■ Exercise goal
Take the records below from their first line to the line with "ferrule_d = 14; // [13:0.5:16]", and restate those lines word for word.

3D code data:
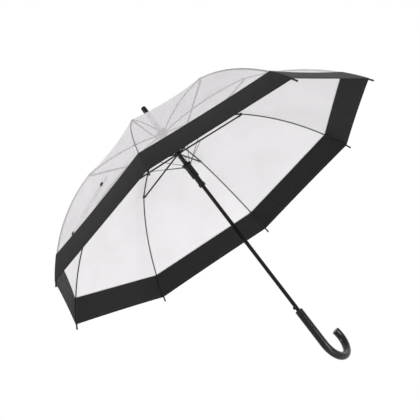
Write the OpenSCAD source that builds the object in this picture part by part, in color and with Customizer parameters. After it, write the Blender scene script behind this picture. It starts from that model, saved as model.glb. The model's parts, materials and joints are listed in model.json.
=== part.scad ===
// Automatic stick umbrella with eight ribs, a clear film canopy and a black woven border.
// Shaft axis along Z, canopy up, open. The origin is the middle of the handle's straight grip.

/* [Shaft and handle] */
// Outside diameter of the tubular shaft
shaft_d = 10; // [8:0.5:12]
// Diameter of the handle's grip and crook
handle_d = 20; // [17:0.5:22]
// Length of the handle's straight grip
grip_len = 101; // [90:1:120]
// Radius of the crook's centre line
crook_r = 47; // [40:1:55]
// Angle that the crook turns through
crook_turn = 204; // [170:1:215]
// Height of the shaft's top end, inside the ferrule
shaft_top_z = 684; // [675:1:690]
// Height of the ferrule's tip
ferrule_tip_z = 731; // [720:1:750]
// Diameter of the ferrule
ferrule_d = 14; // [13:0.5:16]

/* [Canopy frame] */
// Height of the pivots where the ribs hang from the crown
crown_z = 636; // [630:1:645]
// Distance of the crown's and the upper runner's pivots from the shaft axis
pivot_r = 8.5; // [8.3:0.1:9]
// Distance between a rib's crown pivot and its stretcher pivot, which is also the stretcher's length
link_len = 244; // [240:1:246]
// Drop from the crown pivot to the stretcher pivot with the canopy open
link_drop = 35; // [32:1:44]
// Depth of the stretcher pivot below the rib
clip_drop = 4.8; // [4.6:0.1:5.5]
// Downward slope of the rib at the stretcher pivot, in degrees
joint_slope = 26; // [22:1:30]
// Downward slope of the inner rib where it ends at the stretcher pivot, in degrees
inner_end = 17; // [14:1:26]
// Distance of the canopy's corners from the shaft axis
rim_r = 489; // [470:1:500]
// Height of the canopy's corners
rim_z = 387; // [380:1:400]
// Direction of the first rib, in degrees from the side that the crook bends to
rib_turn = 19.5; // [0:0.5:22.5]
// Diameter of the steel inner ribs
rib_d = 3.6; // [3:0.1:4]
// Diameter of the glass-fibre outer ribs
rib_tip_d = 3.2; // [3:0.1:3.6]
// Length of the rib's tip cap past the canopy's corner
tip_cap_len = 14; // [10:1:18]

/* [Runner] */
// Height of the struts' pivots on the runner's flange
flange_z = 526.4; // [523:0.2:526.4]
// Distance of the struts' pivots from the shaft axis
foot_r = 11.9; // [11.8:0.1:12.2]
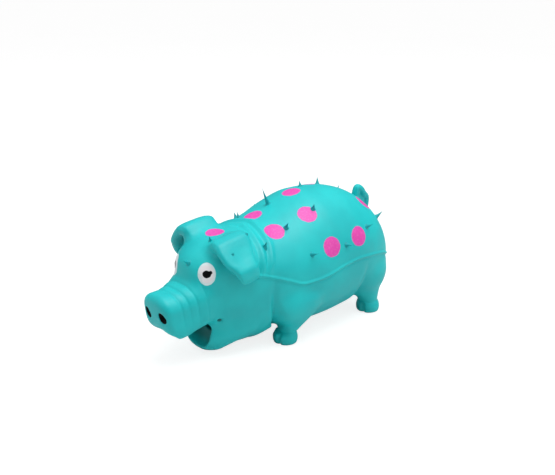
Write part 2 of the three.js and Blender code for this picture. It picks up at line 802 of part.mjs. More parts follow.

■ Response to this exercise
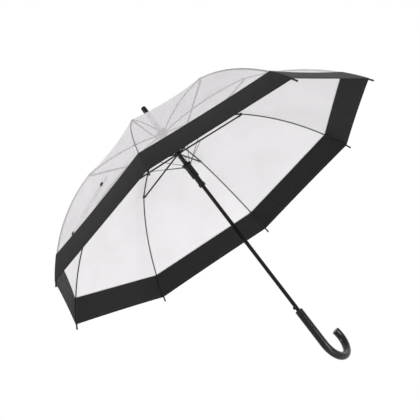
Write the OpenSCAD source that builds the object in this picture part by part, in color and with Customizer parameters. After it, write the Blender scene script behind this picture. It starts from that model, saved as model.glb. The model's parts, materials and joints are listed in model.json.
=== part.scad ===
// Automatic stick umbrella with eight ribs, a clear film canopy and a black woven border.
// Shaft axis along Z, canopy up, open. The origin is the middle of the handle's straight grip.

/* [Shaft and handle] */
// Outside diameter of the tubular shaft
shaft_d = 10; // [8:0.5:12]
// Diameter of the handle's grip and crook
handle_d = 20; // [17:0.5:22]
// Length of the handle's straight grip
grip_len = 101; // [90:1:120]
// Radius of the crook's centre line
crook_r = 47; // [40:1:55]
// Angle that the crook turns through
crook_turn = 204; // [170:1:215]
// Height of the shaft's top end, inside the ferrule
shaft_top_z = 684; // [675:1:690]
// Height of the ferrule's tip
ferrule_tip_z = 731; // [720:1:750]
// Diameter of the ferrule
ferrule_d = 14; // [13:0.5:16]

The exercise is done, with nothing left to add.